I've always pictured Christ as taking my sin - as if He were taking a bag full of evil deeds and holding them on His back while He was on the cross. He was still perfect, just holding my sin for me. However, that's not what the crucifixion narrative last night showed me. And I don't believe that's what truly happened there that day.

As God the Father, the holy righteous Judge of the universe, looked at His beloved, sinless, holy, perfect Son, hanging there on that cross, He saw sin. He saw a vile, wretched betrayer of the holy, sovereing Creator. He saw the sin of unbelief, the sin of discontentment, the sin of arrogant pride. He saw a man who worshipped idols and turned from trusting in the one and living God. God saw cowardice, He saw hatred, He saw ungratefulness, He saw disgusting, vile undending wretchedness. And He was disgusted. He was disgusted by the unbelief that Jesus was. He saw Jesus as a filthy, wreched whore. He saw Him as a drunk. He saw Him as someone seeking satisfaction in riches. He saw Jesus, the only man who ever lived a perfect life, wholly for the glory of God, with no ill-intent, no lack of trust, no self-sufficiency - God saw that man as me. I am the one who is a filthy idolator. I am the one who is sinfully discontent and complains about my sorry state. I am the one who looks to my own ability and turns from infinite Power. I am the one. When God looked at His son on the cross, He didn't just see a perfect Jesus holding a bag of my sin. He saw a filthy disgusting Jesus that was guilty of that death he was suffering at that moment. He saw deserved pain and suffering. He saw a just punishment from someone who was deserving of that wrath. He saw me.

But because He's a holy God, he couldn't look at that. He turned away. He removed His presence from the One who had always been in union with Him. God the Father deserted His Son who had never not been wholly with Him for eternity. And in judgment, He left him there to die. God walked away in disgust. Not disgust because of the graphic nature of a beaten man hanging naked and bleeding on a tree. Rather disgust because of who Jesus was at that moment. Jesus was sin. He was justly cursed by God because He was sin. He, at that moment, was not viewed in the eyes of the Father as "my beloved Son in whom I am well pleased." No, He was viewed by His Father as a traitor, as a usurper, as a blasphemer, a complainer and as an anti-christ.

Jesus bore that for me.
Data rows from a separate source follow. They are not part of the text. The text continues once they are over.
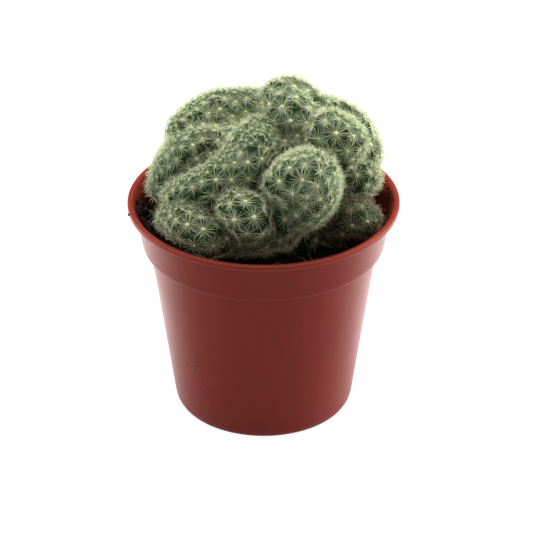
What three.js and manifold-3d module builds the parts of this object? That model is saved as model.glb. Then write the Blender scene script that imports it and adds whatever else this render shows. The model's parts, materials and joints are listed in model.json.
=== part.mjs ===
// Brain cactus in a small plastic nursery pot, in millimetres, +Z up.
// The origin is on the surface the pot stands on, at the middle of its foot.

import * as THREE from 'three';
import { mergeVertices } from 'three/addons/utils/BufferGeometryUtils.js';
import Module from 'manifold-3d';

const wasm = await Module();
wasm.setup();

// Driving dimensions of the pot
const potHeight = 71.5;
const lipRadius = 42.5;
const lipDepth = 1.8;
const lipMouthRadius = 40.8;
const wall = 1.0;
const collarDepth = 14.5;
const collarTopRadius = 40.2;
const collarFootRadius = 38.0;
const bodyTopRadius = 35.8;
const bodyFootRadius = 28.0;
const footCurve = 3.0;
const footInnerRadius = 22.6;
const floorRecess = 1.6;
const floorThickness = 1.0;
const drainRadius = 3.2;
const drainCircle = 14.5;
const drainCount = 5;
const drainSegments = 16;
const potSegments = 64;

// Driving dimensions of the soil; its top waves so many radians per millimetre along x and y
const soilTop = 61.5;
const soilGap = 0.3;
const soilSegments = 60;
const soilRings = 9;
const crumbHeight = 0.7;
const crumbWaves = { first: [1.9, 0.6], second: [-0.8, 1.7], fine: [4.3, -3.1] };

// Driving dimensions of the plant; each tubercle, areole and spine stands clear of what is near it
const heart = new THREE.Vector3(0, 0, 68);
const tubercleSpacing = 6.3;
const tubercleHeight = 1.3;
const areoleRadius = 0.42;
const areoleHeight = 0.35;
const areoleClearance = 1.0;
const spinesPerAreole = 4;
const spineLength = 3.4;
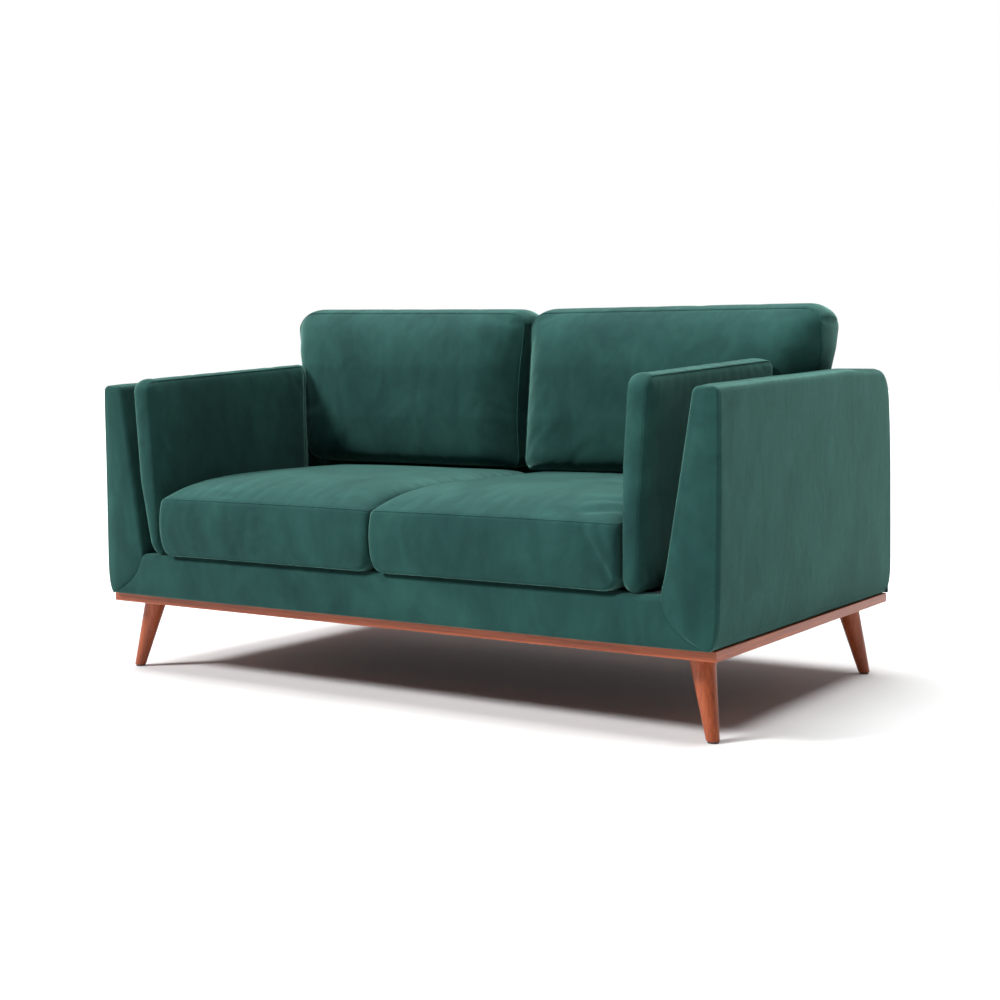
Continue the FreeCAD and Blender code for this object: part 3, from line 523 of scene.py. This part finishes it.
def arm_cap(ring, puff):
    """Rows across the end of the arm, between its outer and inner outlines, puffed forwards in the middle."""
    count = FOOT_ROWS + SIDE_ROWS - 1 + ARC_ROWS
    ring = np.array(ring)
    outer = ring[:count]
    across = ring[count : count + TOP_COLUMNS - 1]
    inner = ring[count + TOP_COLUMNS - 1 :][::-1]
    rows = []
    for k in range(count):
        t = np.linspace(0, 1, TOP_COLUMNS + 1)[:, None]
        row = outer[k] * (1 - t) + inner[k] * t
        if k == count - 1:
            row[1:-1] = across
        else:
            width = abs(outer[k, 0] - inner[k, 0])
            below_top = ring[:, 2].max() - outer[k, 2]
            share = min(1, width / 0.07) * ease(below_top, 0.012)
            bulge = 1 - np.abs(2 * t[:, 0] - 1) ** 2.4
            row[:, 1] -= puff * share * bulge
        rows.append(row)
    return np.array(rows)


def arm(hand, side):
    """One arm's upholstery: a closed skin with a soft roll round its front."""
    front_rings = [
        arm_station(side, FRONT, FRONT, TOP_FRONT, inset, min(1, depth / 0.022), depth)
        for depth, inset in EDGE_PROFILE
    ]
    body_rings = [arm_station(side, *station) for station in side_stations()]
    rings = np.array(front_rings + body_rings)
    cap = arm_cap(rings[0], 0.0050)
    end = arm_cap(rings[-1], 0)
    verts, faces = joined([(rings, True), (cap, False), (end, False)])
    verts = undulate(verts, 0.16, 0.0008, 3 + side)
    made = piece(f"arm_upholstery_{hand}", verts, faces, VELVET)
    subdivide(made)
    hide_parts(f"arm_cover_{hand}", f"arm_foam_{hand}")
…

In his perfection, He became sin for me. He who knew no sin for all eternity, took my place in His body on that tree. He was, at that moment, everything that I am. It should have been me. I should have been beaten beyond recongition. I should have had the nails in my hands and the thorns in my head. I should have been cursed by God. I should have been forsaken.
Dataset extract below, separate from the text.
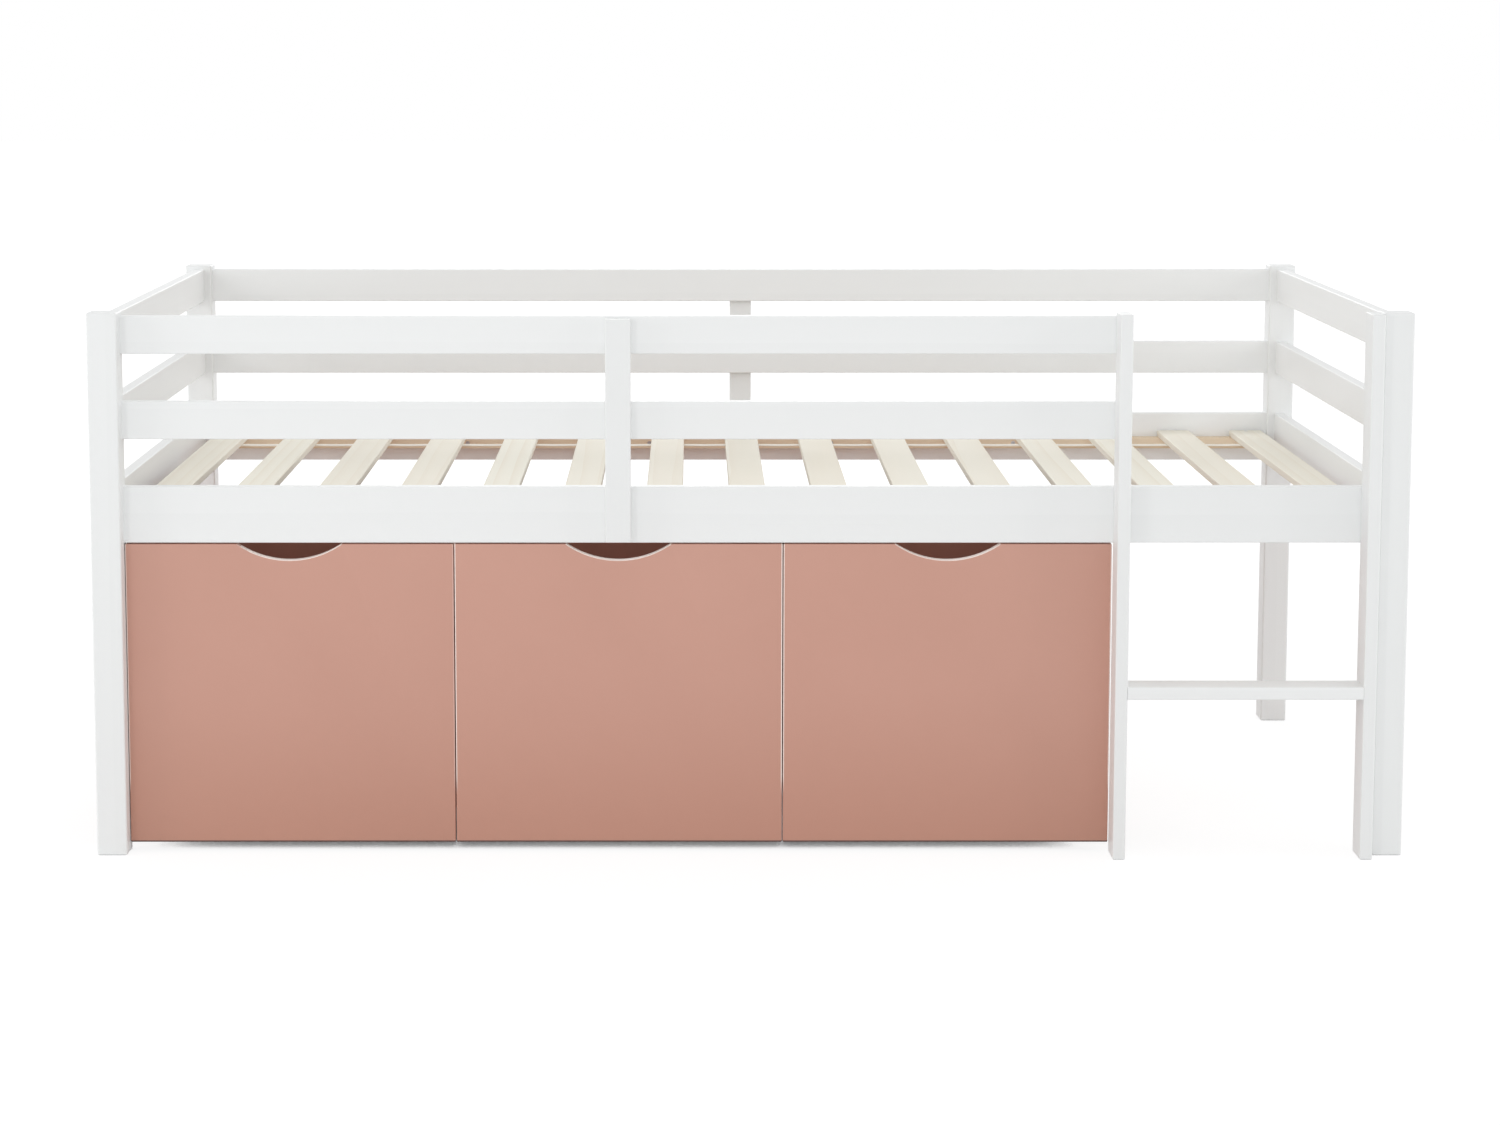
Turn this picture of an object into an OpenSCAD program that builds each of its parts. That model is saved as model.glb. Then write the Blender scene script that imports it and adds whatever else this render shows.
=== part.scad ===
// Mid sleeper bed: a raised single bed with guard rails and a one-step ladder,
// and a row of roll-out storage boxes below it. Millimetres, +Z up, +X along
// the bed, the ladder on the -Y side at the right. The origin lies on the floor
// at the middle of the space that the bed and its ladder stand on.

/* [Mattress] */
// Length of the mattress
mattress_l = 2000; // [1700:10:2200]
// Width of the mattress
mattress_w = 900; // [800:10:1200]
// Play on every side of the mattress
mattress_play = 6; // [4:1:15]

/* [Posts and rails] */
// Height of the posts
bed_h = 868; // [800:1:1000]
// Width and depth of a post
post = 48; // [44:1:60]
// Rounding along a post's long edges
post_r = 3; // [1:0.5:6]
// Bevel round a post's top and foot
post_bevel = 1.5; // [0.5:0.5:3]
// Thickness of every rail
board_t = 20; // [18:1:22]
// Rounding along the edges of rails, struts and ladder
edge_r = 2; // [0.5:0.5:4]
// Bevel round the ends of the struts and the ladder's stiles
end_bevel = 1; // [0.5:0.5:1.5]
// Height of the side rails and of the low end rails
rail_h = 90; // [80:1:120]
// Underside of the side rails above the floor
rail_z = 500; // [450:1:560]
// Height of a guard rail
guard_h = 60; // [50:1:80]
// Height that the posts rise above the top guard rail
post_rise = 7; // [0:1:20]

/* [Struts] */
// Width of an upright strut
strut_w = 40; // [30:1:60]
// Thickness of an upright strut
strut_t = 20; // [16:1:22]
// How much shorter a strut is than the rails that it joins are high
strut_short = 7; // [2:1:12]
// Height of the rear strut's foot above the rail's underside
strut_lift = 7; // [0:1:10]

/* [Ladder] */
// Thickness of a ladder stile
stile_t = 20; // [18:1:25]
// Distance that the ladder stands proud of the posts
ladder_proud = 26; // [10:1:50]
// Clear width between the stiles
ladder_clear = 372; // [300:1:450]
// Gap between the right stile and the post
ladder_gap = 4; // [2:1:20]
// Height of the step's top face
rung_top = 278; // [200:1:320]
// Thickness of the step
rung_t = 20; // [18:1:30]

/* [Slats] */
// Number of slats in each of the three groups
slats_per_group = 5; // [4:1:6]
// Width of a slat
slat_w = 60; // [50:1:75]
// Thickness of a slat
slat_t = 12; // [10:1:16]
// Distance from the end rails to the first and last slat
slat_end = 24; // [20:1:40]
// Drop from the top of the side rail to the top of the slats
slat_drop = 33; // [20:1:40]
// Gap between a slat's end and the side rail
slat_play = 5; // [2:1:8]
// Width of the batten that carries the slats
batten_w = 22; // [18:1:30]
// Height of that batten
batten_h = 20; // [16:1:22]
// Gap between a batten's end and the post
batten_play = 5; // [1:1:8]
// Width of the webbing tape that spaces the slats
tape_w = 20; // [10:1:25]
// Thickness of the webbing tape
tape_t = 1; // [0.5:0.1:2]
// Distance from the side rail to the middle of the tape
tape_in = 117; // [80:1:250]

/* [Storage boxes] */
// Gap between the row of boxes and the frame at both its ends
box_end_gap = 1; // [1:0.5:10]
// Gap between two boxes
box_gap = 1.5; // [1:0.5:10]
// Gap between the front panels and the side rail above them
box_top_gap = 2; // [2:0.5:10]
// Height of the front panel's lower edge above the floor
box_floor_gap = 14; // [8:1:20]
// Depth of a box from front to back
box_depth = 585; // [400:1:800]
// Thickness of the front panel
front_t = 16; // [15:1:19]
// Thickness of the side and back panels
wall_t = 15; // [15:1:18]
// Thickness of the bottom board
bottom_t = 12; // [10:1:15]
// Step from the edge of the front panel to the side wall
wall_inset = 5; // [3:1:20]
// Step from the top of the front panel down to the walls
wall_drop = 17; // [5:1:60]
// Width of the handhold at the top edge of the front panel
hold_w = 166; // [100:1:200]
// Depth of the handhold
hold_d = 26; // [20:1:60]
// Rounding of the front panel's corners
front_r = 2; // [0.5:0.5:5]

/* [Castors] */
// Radius of a wheel
wheel_r = 20; // [17:0.5:21]
// Width of a wheel
wheel_w = 16; // [12:1:20]
// Radius of a wheel's axle
axle_r = 2.5; // [2:0.1:3]
// Running clearance between the axle and the wheel
axle_play = 0.05; // [0.03:0.01:0.1]
// Thickness of the castor's sheet metal
castor_t = 2.5; // [1.5:0.1:3]
// Height of the castor from the floor to its plate's top
castor_h = 50; // [48:1:60]
// Distance from the side of the box to the middle of a castor
castor_in_x = 65; // [50:1:120]
// Distance from the front and back of the box to a castor
castor_in_y = 75; // [50:1:150]

/* [Fasteners] */
// Radius of a connector bolt
bolt_r = 3; // [2.5:0.1:4]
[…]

But in love, He took my place. In His mercy, He bore what I didn't ask him to bear. In His grace, He took it all. He drank and drank and drank and drank that cup of God's wrath until it was dry. He drank it for my pride and arrogance and self-sufficient idolatry and for my murderous thoughts and for my unrepentant ungrateful heart. He drank for me. That cup, that for all eternity would have to be drunk by me and could still never be satisfied, was completely satisfied that day. It is empty. Not only is the tomb empty, but the cup is empty too!! God's wrath is completely satisfied. His anger and judgment for who I was, was completley taken in love, by that man that I looked upon with disgust. That man that I wanted to turn away from, didn't turn away from taking my place though He could have. That man that God looked upon as deserving of that punishment, bore it all so that God will never look upon me that way. The One who had never been separated from His Fater, was separated so that I never will be.

The words "amazing grace" are insufficient. There are no words. There are not enough tears to express the emotion found that day. There is not enough to give to someone who did all that for me. Truly this man was the Son of God. Truly, this was a magnificent substitution. He bore my sins! He took my place. He died my death. He hurt so I wouldn't have to. He suffered so I could go free. He cried in lonly agony so that I could rejoice. He was forsaken by the Judge, so I could be accepted by the Father.

It is finished. There is no payment required from me. The debt has not been cancelled, it has been paid. The sins have not been removed, they have been cursed. God will never look upon me in condemnation, for He condemned every transgression of mine that day. There was not one sin of mine that God did not see in Jesus that day. They are all gone. They are all paid. They are finished.